Banyak muslim yang tahu bahwa Allah memiliki asma’ul husna berupa ar-Razzak. Banyak pula yang tahu bahwa makna ar-Razzak adalah dzat pemberi rezeki. Tapi jarang yang tahu apakah makna rizki tersebut? Apakah rizki itu adalah setiap yang kita pinta dalam doa kita? Dan bagaimana bentuk keyakinan kita bahwa Allah dzat pemberi rizki. Kita akan simak uraian al-Ghazali tentang makna tersebut dalam kitab berjudul al-Maqsad al-Atsna fi Syarhi Asmail Husna.
“Allah lah yang menciptakan rizki, menciptakan orang yang menerima rizki, yang memberikan kepada mereka dan menciptakan hal yang membuat mereka menikmati rizki tersebut” begitu ungkap al-Ghazali. Dari sini al-Ghazali secara tidak langsung menyatakan bahwa lafadz tersebut tidaklah melulu pada soal bentuk rizki, tapi juga mengenai penerima, cara menerimakan dan bagaimana si penerima menikmati rizki tersebut. Sehingga secara tidak langsung beliau mengingatkan bahwa perihal nama ar-Rozzak jangan hanya dikaitkan dengan bentuk rizki, tapi juga keberadaan penerima, cara menerimakan dan cara penerima menikmati rizki tersebut.

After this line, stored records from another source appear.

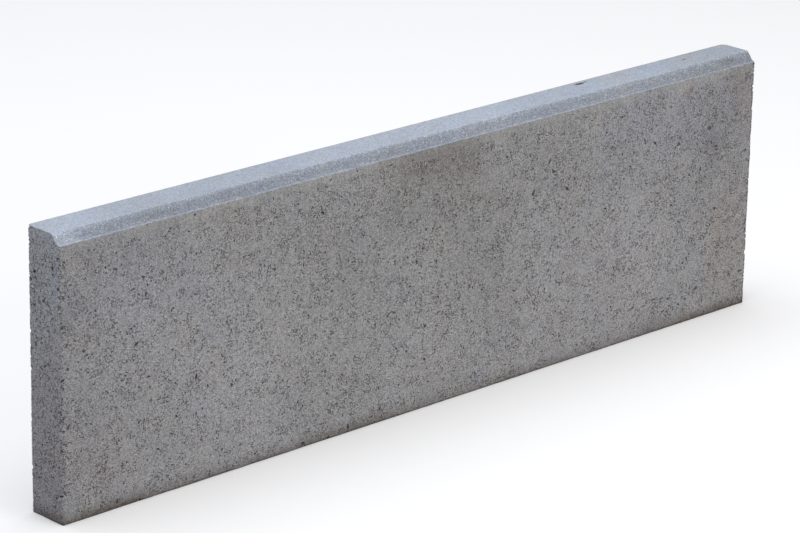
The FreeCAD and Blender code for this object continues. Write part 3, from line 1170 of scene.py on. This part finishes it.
def foot_darkening(tree, spot, colour):
    """Darker and browner towards the foot: a ragged soft band, and a thin dark line at the very bottom."""
    ragged = noise(tree, spot.place, 45.0, 9, detail=4.0)
    climb = calc(tree, "SUBTRACT", spot.z, times(tree, ragged, 22.0))
    band_strength = FOOT_DARKENING_STRENGTH
    for middle_x, half_width, more in FOOT_DARKER_STRETCHES:
        band_strength = plus(tree, band_strength, stretch_share(tree, spot, middle_x, half_width, most=more))
    foot_band = times(tree, ramp(tree, climb, -13.0, 8.0, 1.0, 0.0), band_strength)
    colour = mix(tree, times(tree, foot_band, 0.60), colour, FOOT_BROWN)
    low = calc(tree, "SUBTRACT", spot.z, times(tree, ragged, 5.0))
    line = ramp(tree, low, -1.6, 0.8, 1.0, 0.0)
    return mix(tree, times(tree, line, 0.55), colour, FOOT_LINE)


def fine_relief(tree, spot, zone, dark):
    """The sand's relief, about a millimetre deep and shallow on the closed skin, as a bumped normal."""
    height = plus(tree, times(tree, spot.sand, 0.5), times(tree, spot.grain["Distance"], -0.25))
    height = calc(tree, "SUBTRACT", height, times(tree, dark, 0.8))
    height = times(tree, height, ramp(tree, zone.open_skin, 0.0, 1.0, 0.25, 1.0))
    feeds = {"Strength": 1.0, "Distance": 1 / MM, "Height": height}
    return add(tree, "ShaderNodeBump", feeds).outputs[0]


def make_concrete():
    """The pressed concrete, coloured from its grains up to stains, painted light and shade, voids and the
    foot.
    """
    material = bpy.data.materials.new("pressed_concrete")
    tree = new_tree(material)
    spot = read_spot(tree)
    zone = find_zones(tree, spot)
    dark = small_void_shade(tree, spot, zone)
    colour = grain_colour(tree, spot, zone)
    for coat in (face_colour, pale_grains, bevel_colour, top_colour, end_colour):
        colour = coat(tree, spot, zone, colour)
    colour = shaded_voids(tree, spot, dark, colour)
    colour = foot_darkening(tree, spot, colour)
    shader = add(
        tree,
        "ShaderNodeBsdfPrincipled",
        {
            "Base Color": colour,
            "Roughness": ramp(tree, spot.sand, 0.3, 0.7, 0.82, 0.95),
            "Specular IOR Level": 0.3,
            "Normal": fine_relief(tree, spot, zone, dark),
        },
    )
    add(tree, "ShaderNodeOutputMaterial", {"Surface": shader.outputs[0]})
    return material


# edges sharper than this are shaded as edges
SHARP_ANGLE = math.radians(35)

concrete = make_concrete()
skin = make_skin()
mark_skin(skin)
mesh = surfaced(skin, concrete)
mesh.name = "pressed_slab"
mesh.set_sharp_from_angle(angle=SHARP_ANGLE)
lay_out(mesh)
slab = bpy.data.objects.new("pressed_slab", mesh)
bpy.context.scene.collection.objects.link(slab)
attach(slab, "root")
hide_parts("edging_slab")
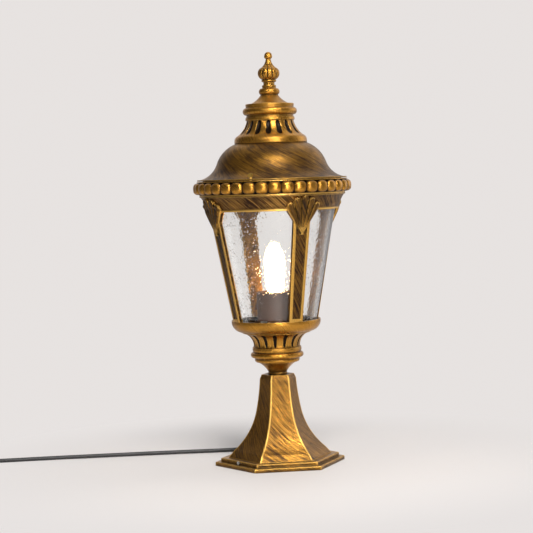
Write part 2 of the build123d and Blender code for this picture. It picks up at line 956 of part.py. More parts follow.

Hal itu menyadarkan kita bahwa: 1) Kuasa Allah terkait rizki tidak terbatas bentuk rizki, tapi juga semisal bagaimana Allah memunculkan rizki tersebut; 2) Sesuatu yang sering kita remehkan kadang itu adalah sebuah rizki yang diperuntukkan pada sesuatu yang tidak kita sadari. Semisal sebutir nasi yang jatuh; yang tampak tak berguna adalah rizki seekor semut yang sebelunya mondar-mandir mencari makanan; 3) Apakah setiap orang yang diberi apa yang ia pinta akan selalu bisa menikmatinya? Misalnya, orang meminta uang banyak kemudian diberi Allah akan lantas bisa menikmatinya? Bagaimana bila saat menerima uang itu si peminta terkena stroke sehingga tidak bisa bergerak dan tidak bebas memakan makanan yang ia sukai?
Al-Ghazali kemudian meneruskan:
“Rizki ada dua. 1) Rizki dzahir, yaitu rizki berupa bahan pokok dan makanan. Rizki ini diperuntukkan untuk anggota dzahir, yaitu badan manusia. 2) Riski bathin, yaitu berbagai pengetahuan tentang keagungan dan ketersingkapan pada Allah. Rizki ini diperuntukkan pada hati”
Dari sini, al-Ghazali menerangkan bahwa rizki tidaklah selalu berupa materi atau hal yang kembali kepada jasad dan mempertahankannya hingga ajal. Tapi, bisa juga bertambahnya pemahaman, pengetahuan, pengalaman atau keyakinan atas dzat Allah taa’la yang bisa jadi berupa hikmah atas berjalannya satu taqdir Allah. Orang yang berdoa sebelum bepergian agar diberi keselamatan, tapi Allah mentaqdirkannya mengalami kecelakaan, bisa jadi diberi rizki tidak berupa keselamatan pada jasad yang bersifat sementara hingga ajal, tapi berupa kesadaran bahwa Allah yang berkuasa atas segala hal. Hamba bisa meminta, tapi tak bisa menuntut Allah agar mengabulkannya.
Lalu bagaimana cara kita menghayati atau memperkuat pemahaman kita nama tersebut? Al-Ghazali mengarahkan hendaknya ia mendalami sifat ini. Dan menyadari bahwa Allah lah pemilik dirinya. Sehingga ia tidak menanti rizki kecuali darinya dan tidak bertawakkal kecuali padanya. Seorang petani yang gagal panen semisal, tidak akan terlalu dirisaukan sebab kegagalan usahanya. Karena bukan usahanyalah yang memberi rizki, tapi Allah. Dan Allah memiliki banyak jalan dan banyak cara memberi rizki. Saat sadar bahwa Allah lah pemberi rizki, maka ia akan ingat bahwa gagal panen hanyalah kegagalan kecil yang tak sebanding dengan cara Allah memberikan rizki yang terbaik bagi kita.